At war’s end, Germany was a devastated country, on the verge of starvation. Kaiser Wilhelm II had fled to the Netherlands. The successor government, the Weimar Republic, was established in early 1919, if “established” is the right word. It had to struggle for stability against paramilitary socialist groups and the defeated military leaders who longed for the return of the monarchy. Perhaps what happened is best captured in the Theodor Plivier book title
The King Goes, the Generals Remain
. The Versailles Peace Treaty very much complicated Germany’s recovery by taking away 13 percent of its territory and assigning 10 percent of its population to other countries. The industrially rich Alsace-Lorraine was given back to France, and the Allies occupied the Rhineland for fifteen years. Behind these simple statements lies the reality of hundreds of thousands of lives turned upside down and bitter memories sown that were not likely to be forgotten.

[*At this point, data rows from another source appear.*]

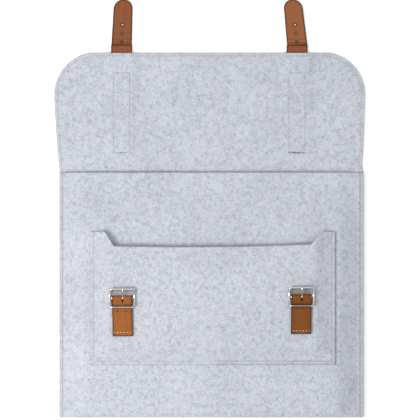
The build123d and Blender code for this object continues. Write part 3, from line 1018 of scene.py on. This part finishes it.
def make_tongue(side):
    """A prong that is curled round the centre bar and rests over the frame's upper rail."""
    metal = settings().hardware
    low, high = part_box(f"buckle_tongue_{side}")
    bar = joint_place(f"tongue_lift_{side}")
    middle = (low.x + high.x) / 2
    curl = metal.bar + 0.07 * MM + 0.5 * MM
    turn = np.radians(np.linspace(0, 360, 28, endpoint=False))
    ring = np.stack([np.full(28, middle), bar.y + curl * np.cos(turn), bar.z + curl * np.sin(turn)], -1)
    tip_y, top = high.y - 0.2 * MM, high.z - 0.85 * MM
    steps = np.linspace(0, 1, 15)
    start_y, start_z = bar.y + 0.4 * MM, bar.z + curl + 0.15 * MM
    y = start_y + (tip_y - start_y) * steps
    z = start_z + (top - start_z) * ease(steps * 1.25) - 0.35 * MM * ease((steps - 0.85) / 0.15)
    prong = np.stack([np.full_like(y, middle), y, z], -1)
    taper = np.interp(steps, (0, 0.08, 0.85, 0.96, 1), (0.8, 0.95, 0.9, 0.75, 0.35)) * MM
    thin = np.interp(steps, (0, 0.1, 0.9, 1), (0.5, 0.8, 0.75, 0.3)) * MM
    loop = ring_shell(ring, bar, 0.9 * MM, 0.5 * MM)
    name = f"tongue_metal_{side}"
    prong_shell = swept(prong, taper, thin, sides=12, square=0.85)
    piece = new_piece(name, *joined([loop, prong_shell]), finish(*NICKEL))
    outwards(piece)
    mark(piece)
    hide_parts(f"buckle_tongue_{side}")
    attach(piece, f"tongue_{side}")


def ring_shell(ring, centre, half_wide, half_thick, sides=12):
    """A flat band curled into a ring about the X axis."""
    out = unit(ring - np.array([ring[0, 0], centre.y, centre.z]))
    shape = round_shape(sides, 0.6)
    wide = np.array([1.0, 0.0, 0.0]) * half_wide
    rings = ring[:, None] + wide * shape[:, :1] + out[:, None] * (half_thick * shape[:, 1])[None, :, None]
    return rings.reshape(-1, 3), tube_faces(len(ring), sides, closed=True)


# --- Stitches -----------------------------------------------------------------


def stitch_tree():
    """Geometry Nodes that lay stitches end to end along a path."""
    tree = bpy.data.node_groups.get("Stitch Run")
    if tree:
        return tree
    tree = bpy.data.node_groups.new("Stitch Run", "GeometryNodeTree")
    face = tree.interface
    face.new_socket("Geometry", in_out="OUTPUT", socket_type="NodeSocketGeometry")
    face.new_socket("Path", in_out="INPUT", socket_type="NodeSocketGeometry")
    for name in ("Pitch", "Stitch Length", "Thread Radius", "Unevenness"):
        face.new_socket(name, in_out="INPUT", socket_type="NodeSocketFloat")
    face.new_socket("Seed", in_out="INPUT", socket_type="NodeSocketInt")
    face.new_socket("Thread", in_out="INPUT", socket_type="NodeSocketMaterial")

    def add(kind, options=None, sockets=None):
        return add_node(tree, kind, options, sockets)

    def maths(operation, *values):
        return add("ShaderNodeMath", {"operation": operation}, dict(enumerate(values))).outputs[0]

    given = add("NodeGroupInput").outputs
    path = add("GeometryNodeMeshToCurve", None, {"Mesh": given["Path"]})
    evened = add(
        "GeometryNodeResampleCurve", {"mode": "LENGTH"}, {"Curve": path.outputs[0], "Length": given["Pitch"]}
    )
    stitch = add("GeometryNodeMeshUVSphere", None, {"Segments": 6, "Rings": 5, "Radius": 1.0})
    run = add("GeometryNodeInputTangent")
    aligned = add("FunctionNodeAlignRotationToVector", {"axis": "X"}, {"Vector": run.outputs[0]})
    swing = add("FunctionNodeRandomValue", {"data_type": "FLOAT"}, {2: -1.0, 3: 1.0, "Seed": given["Seed"]})
    angle = maths("MULTIPLY", swing.outputs[1], given["Unevenness"])
    girth = add("FunctionNodeRandomValue", {"data_type": "FLOAT"}, {2: -1.6, 3: 1.6, "Seed": given["Seed"]})
    swell = maths("MULTIPLY_ADD", girth.outputs[1], given["Unevenness"], 1.0)
    radius = maths("MULTIPLY", swell, given["Thread Radius"])
    euler = add("ShaderNodeCombineXYZ", None, {"Z": angle})
    spin = add("FunctionNodeEulerToRotation", None, {0: euler.outputs[0]})
    turned = add(
        "FunctionNodeRotateRotation", {"rotation_space": "LOCAL"}, {0: aligned.outputs[0], 1: spin.outputs[0]}
    )
    half = maths("MULTIPLY", given["Stitch Length"], 0.5)
    size = add("ShaderNodeCombineXYZ", None, {"X": half, "Y": radius, "Z": radius})
    laid = add(
        "GeometryNodeInstanceOnPoints",
        None,
        {
            "Points": evened.outputs[0], "Instance": stitch.outputs[0],
            "Rotation": turned.outputs[0], "Scale": size.outputs[0],
        },
    )
    real = add("GeometryNodeRealizeInstances", None, {0: laid.outputs[0]})
    smooth = add("GeometryNodeSetShadeSmooth", None, {0: real.outputs[0]})
    sockets = {"Geometry": smooth.outputs[0], "Material": given["Thread"]}
    painted = add("GeometryNodeSetMaterial", None, sockets)
    add("NodeGroupOutput", None, {0: painted.outputs[0]})
    return tree


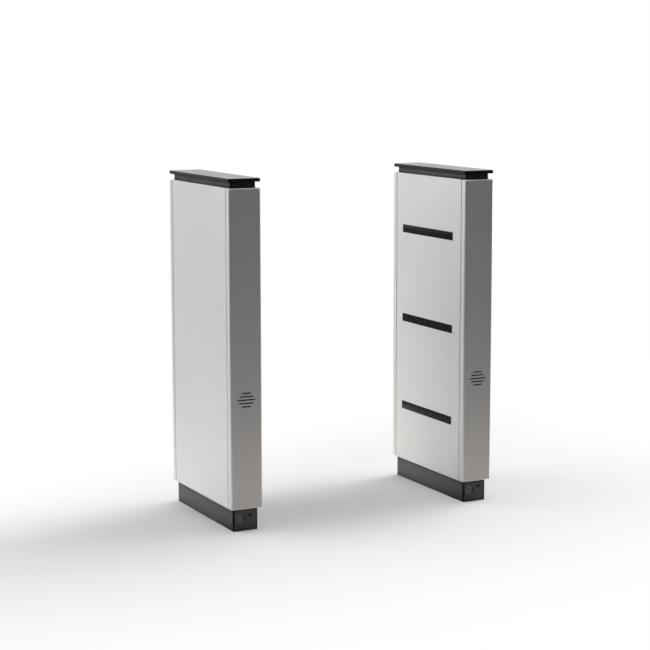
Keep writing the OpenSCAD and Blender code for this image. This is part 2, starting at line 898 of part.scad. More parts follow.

Crushingly high reparation payments were exacted from Germany as well. This was payback from the French who had been forced to pay reparations to Germany after the Franco-Prussian War thirty-eight years earlier. The victorious leaders set up the League of Nations in hopes of settling future disputes openly with guarantees of collective security to replace the treaty system that had led to war in 1914. The U.S. Congress declined to join the League, but it did participate in a number of conferences that the League sponsored. More significant, it played a major role in the postwar financial arrangements as the principal creditor nation. It actually contributed to the financial turmoil by demanding the repayment of the large debts that France and Great Britain had run up to pay the staggering costs of waging war.